EXERCISE REQUIREMENTS:
Among the lines below, keep only those from the one containing "Continue the three.js" through the one containing "BOARD_CORNER = TOP_CORNER - 4 * MM", and reproduce them exactly.
Start of INPUT MATERIAL
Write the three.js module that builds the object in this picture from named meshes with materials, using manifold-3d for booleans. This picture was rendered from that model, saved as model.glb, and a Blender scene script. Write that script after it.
End of INPUT MATERIAL
Start of INPUT MATERIAL
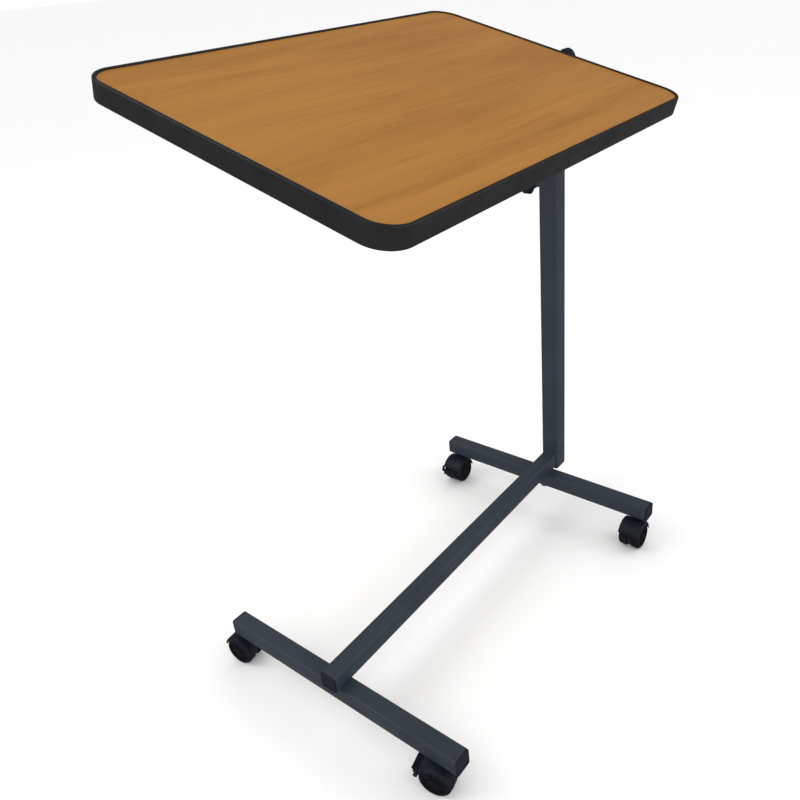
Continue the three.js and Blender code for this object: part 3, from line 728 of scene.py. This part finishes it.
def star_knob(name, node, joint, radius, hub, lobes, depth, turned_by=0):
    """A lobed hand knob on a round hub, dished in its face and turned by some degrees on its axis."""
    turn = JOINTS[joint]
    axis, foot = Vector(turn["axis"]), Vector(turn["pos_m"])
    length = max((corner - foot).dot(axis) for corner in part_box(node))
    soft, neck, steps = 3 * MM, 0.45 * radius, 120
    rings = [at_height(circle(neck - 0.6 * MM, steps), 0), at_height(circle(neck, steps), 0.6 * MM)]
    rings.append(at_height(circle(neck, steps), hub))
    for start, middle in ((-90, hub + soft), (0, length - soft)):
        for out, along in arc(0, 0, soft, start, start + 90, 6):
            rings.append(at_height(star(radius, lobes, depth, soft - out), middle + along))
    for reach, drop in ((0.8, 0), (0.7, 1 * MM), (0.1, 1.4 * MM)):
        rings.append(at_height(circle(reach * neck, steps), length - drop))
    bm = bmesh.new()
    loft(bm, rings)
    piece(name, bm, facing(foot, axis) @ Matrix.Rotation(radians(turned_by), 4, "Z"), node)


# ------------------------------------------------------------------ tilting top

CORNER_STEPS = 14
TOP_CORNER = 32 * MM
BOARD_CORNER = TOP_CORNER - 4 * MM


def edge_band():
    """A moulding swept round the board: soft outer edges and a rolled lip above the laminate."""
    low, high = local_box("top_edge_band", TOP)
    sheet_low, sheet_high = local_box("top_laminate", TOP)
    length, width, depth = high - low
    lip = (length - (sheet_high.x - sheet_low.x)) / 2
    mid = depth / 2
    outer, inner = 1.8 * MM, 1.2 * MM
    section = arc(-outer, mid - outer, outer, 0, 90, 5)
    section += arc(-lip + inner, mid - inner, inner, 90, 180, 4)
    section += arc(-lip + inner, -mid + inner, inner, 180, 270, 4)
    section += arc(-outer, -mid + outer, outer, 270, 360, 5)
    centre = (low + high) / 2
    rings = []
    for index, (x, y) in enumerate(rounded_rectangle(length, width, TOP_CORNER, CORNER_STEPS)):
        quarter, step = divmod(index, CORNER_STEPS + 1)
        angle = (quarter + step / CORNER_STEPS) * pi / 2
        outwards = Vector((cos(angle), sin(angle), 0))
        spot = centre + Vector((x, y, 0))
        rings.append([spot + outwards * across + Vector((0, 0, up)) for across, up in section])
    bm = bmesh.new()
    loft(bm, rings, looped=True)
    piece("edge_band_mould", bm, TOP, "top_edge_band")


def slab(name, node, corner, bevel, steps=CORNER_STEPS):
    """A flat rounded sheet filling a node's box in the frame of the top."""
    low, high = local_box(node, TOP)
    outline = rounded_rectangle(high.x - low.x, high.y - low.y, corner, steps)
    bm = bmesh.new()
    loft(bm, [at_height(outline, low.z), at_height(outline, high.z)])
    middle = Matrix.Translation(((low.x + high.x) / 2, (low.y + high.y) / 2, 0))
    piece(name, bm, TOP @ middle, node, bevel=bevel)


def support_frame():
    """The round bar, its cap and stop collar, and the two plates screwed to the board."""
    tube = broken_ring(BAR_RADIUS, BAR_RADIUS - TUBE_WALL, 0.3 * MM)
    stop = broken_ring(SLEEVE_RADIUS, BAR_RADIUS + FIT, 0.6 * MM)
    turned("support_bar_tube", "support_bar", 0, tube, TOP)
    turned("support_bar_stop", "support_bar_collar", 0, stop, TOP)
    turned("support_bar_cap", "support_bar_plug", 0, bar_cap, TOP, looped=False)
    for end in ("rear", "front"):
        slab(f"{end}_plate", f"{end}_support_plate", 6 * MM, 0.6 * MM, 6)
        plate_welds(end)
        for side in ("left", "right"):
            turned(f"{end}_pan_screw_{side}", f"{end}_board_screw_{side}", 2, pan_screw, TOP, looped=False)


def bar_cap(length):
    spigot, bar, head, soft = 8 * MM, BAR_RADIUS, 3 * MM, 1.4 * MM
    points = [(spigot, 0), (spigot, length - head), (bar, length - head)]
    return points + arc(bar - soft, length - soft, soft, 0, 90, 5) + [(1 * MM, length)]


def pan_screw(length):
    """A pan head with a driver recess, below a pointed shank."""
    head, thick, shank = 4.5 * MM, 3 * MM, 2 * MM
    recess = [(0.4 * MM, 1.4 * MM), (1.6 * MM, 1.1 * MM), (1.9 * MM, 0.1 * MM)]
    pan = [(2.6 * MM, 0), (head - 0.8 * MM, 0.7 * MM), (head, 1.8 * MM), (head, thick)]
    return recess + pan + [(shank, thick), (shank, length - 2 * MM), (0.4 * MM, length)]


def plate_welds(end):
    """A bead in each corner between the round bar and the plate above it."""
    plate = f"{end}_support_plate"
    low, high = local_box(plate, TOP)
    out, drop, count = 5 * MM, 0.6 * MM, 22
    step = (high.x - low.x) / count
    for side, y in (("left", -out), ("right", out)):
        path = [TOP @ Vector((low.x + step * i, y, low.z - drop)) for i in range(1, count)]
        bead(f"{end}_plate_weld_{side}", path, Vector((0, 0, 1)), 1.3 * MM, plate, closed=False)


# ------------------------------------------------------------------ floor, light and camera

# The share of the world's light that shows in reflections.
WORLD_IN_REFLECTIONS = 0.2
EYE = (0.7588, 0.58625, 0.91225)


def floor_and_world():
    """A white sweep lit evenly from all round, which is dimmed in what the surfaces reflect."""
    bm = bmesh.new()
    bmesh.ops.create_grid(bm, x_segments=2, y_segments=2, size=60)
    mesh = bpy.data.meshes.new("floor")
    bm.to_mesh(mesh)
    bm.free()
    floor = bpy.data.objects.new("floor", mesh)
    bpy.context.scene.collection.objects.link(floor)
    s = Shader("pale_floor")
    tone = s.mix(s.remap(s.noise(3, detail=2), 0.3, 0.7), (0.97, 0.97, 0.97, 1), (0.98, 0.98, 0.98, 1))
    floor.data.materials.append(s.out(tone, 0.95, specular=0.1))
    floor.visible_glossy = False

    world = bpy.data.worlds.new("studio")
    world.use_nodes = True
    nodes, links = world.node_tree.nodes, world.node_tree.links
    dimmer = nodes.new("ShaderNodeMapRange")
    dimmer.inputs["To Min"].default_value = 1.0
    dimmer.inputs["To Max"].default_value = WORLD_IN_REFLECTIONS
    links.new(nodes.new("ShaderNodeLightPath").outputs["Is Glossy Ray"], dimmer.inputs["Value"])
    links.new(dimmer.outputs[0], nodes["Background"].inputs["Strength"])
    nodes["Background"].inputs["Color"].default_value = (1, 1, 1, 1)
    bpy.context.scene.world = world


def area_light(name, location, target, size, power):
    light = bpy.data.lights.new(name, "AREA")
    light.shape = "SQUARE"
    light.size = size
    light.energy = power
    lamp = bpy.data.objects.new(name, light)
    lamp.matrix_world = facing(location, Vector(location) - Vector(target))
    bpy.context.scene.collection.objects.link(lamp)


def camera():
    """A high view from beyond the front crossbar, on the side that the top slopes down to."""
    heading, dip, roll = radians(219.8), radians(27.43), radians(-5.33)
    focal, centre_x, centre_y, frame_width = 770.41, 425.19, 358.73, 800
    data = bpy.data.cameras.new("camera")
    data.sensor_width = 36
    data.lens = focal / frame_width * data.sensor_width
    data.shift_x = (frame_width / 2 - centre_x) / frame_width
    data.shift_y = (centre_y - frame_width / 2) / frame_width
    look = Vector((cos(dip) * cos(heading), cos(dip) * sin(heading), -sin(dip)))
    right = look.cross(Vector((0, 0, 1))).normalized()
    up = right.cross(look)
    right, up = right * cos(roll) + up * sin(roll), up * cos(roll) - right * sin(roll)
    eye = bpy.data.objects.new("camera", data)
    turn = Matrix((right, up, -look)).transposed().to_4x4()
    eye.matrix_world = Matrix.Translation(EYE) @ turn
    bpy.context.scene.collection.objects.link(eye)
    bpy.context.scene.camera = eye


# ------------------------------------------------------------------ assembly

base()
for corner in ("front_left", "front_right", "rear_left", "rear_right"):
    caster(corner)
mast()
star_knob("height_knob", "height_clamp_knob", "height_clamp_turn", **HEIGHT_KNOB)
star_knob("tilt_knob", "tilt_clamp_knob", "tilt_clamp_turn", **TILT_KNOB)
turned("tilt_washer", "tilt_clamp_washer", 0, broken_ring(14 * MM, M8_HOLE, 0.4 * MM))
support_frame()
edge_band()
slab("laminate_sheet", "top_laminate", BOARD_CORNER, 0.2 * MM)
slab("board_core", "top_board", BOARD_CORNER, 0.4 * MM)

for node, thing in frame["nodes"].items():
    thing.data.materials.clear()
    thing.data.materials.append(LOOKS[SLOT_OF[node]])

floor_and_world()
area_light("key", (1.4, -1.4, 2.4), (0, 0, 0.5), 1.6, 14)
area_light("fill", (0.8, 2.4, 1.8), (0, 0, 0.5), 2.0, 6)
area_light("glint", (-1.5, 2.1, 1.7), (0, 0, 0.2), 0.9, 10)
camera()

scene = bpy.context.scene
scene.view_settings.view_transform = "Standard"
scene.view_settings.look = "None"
End of INPUT MATERIAL
RESPONSE BELOW:
Continue the three.js and Blender code for this object: part 3, from line 728 of scene.py. This part finishes it.
def star_knob(name, node, joint, radius, hub, lobes, depth, turned_by=0):
    """A lobed hand knob on a round hub, dished in its face and turned by some degrees on its axis."""
    turn = JOINTS[joint]
    axis, foot = Vector(turn["axis"]), Vector(turn["pos_m"])
    length = max((corner - foot).dot(axis) for corner in part_box(node))
    soft, neck, steps = 3 * MM, 0.45 * radius, 120
    rings = [at_height(circle(neck - 0.6 * MM, steps), 0), at_height(circle(neck, steps), 0.6 * MM)]
    rings.append(at_height(circle(neck, steps), hub))
    for start, middle in ((-90, hub + soft), (0, length - soft)):
        for out, along in arc(0, 0, soft, start, start + 90, 6):
            rings.append(at_height(star(radius, lobes, depth, soft - out), middle + along))
    for reach, drop in ((0.8, 0), (0.7, 1 * MM), (0.1, 1.4 * MM)):
        rings.append(at_height(circle(reach * neck, steps), length - drop))
    bm = bmesh.new()
    loft(bm, rings)
    piece(name, bm, facing(foot, axis) @ Matrix.Rotation(radians(turned_by), 4, "Z"), node)


# ------------------------------------------------------------------ tilting top

CORNER_STEPS = 14
TOP_CORNER = 32 * MM
BOARD_CORNER = TOP_CORNER - 4 * MM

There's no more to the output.